The two tracks Zen delivers here are somehow both earnestly honest and transparently fake: while they skew towards a specific era and sound past — early eighties analogue funk via West Coast hip-hop — they just do it so damn well that it’s easy enough to see past their blatant derivations. Zen’s synths whistle obliviously and twirl around the rhythms in a way that feels almost gleefully disconnected, a freewheeling joy so separate from his peers’ often oppressively quantized tracks — ain’t nuthin’ but a G thang, really. The closest analogue would be Joker and his purple associates, but Zen comes at his tracks from an entirely different angle than dubstep, taking in jazz-flecked broken beat as well as early hip-hop influences and applying them to a more contemporary template. The percussion is sufficiently chintzy, lacking the snare sonic boom of so much dubstep-informed dance music, and its sub power comes from warm, snaking feelers (“High Life”) or the slightest hint of oscillating fuzz (“Pimp Shoes”) rather than the prickly spore clouds of a producer like Joker.
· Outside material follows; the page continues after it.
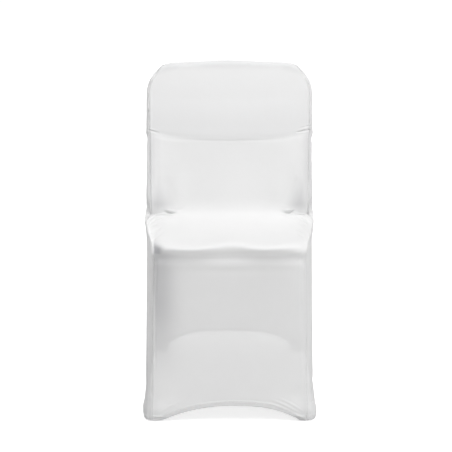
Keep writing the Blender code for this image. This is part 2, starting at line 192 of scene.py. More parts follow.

The playful and loose sound reflects not only the wider-than-normal reach of Berkane Sol but also the label’s unique penchant for musicianship, and it’s a strong debut for Aleks Zen that shows promise even through its most trendy and derivative aspects.

sinbad  on May 12, 2011 at 8:42 AM

Do you make music to consciously skew towards a specific era and sound past — early eighties analogue funk via West Coast hip-hop influences?

Nah just make it cos I enjoy it really.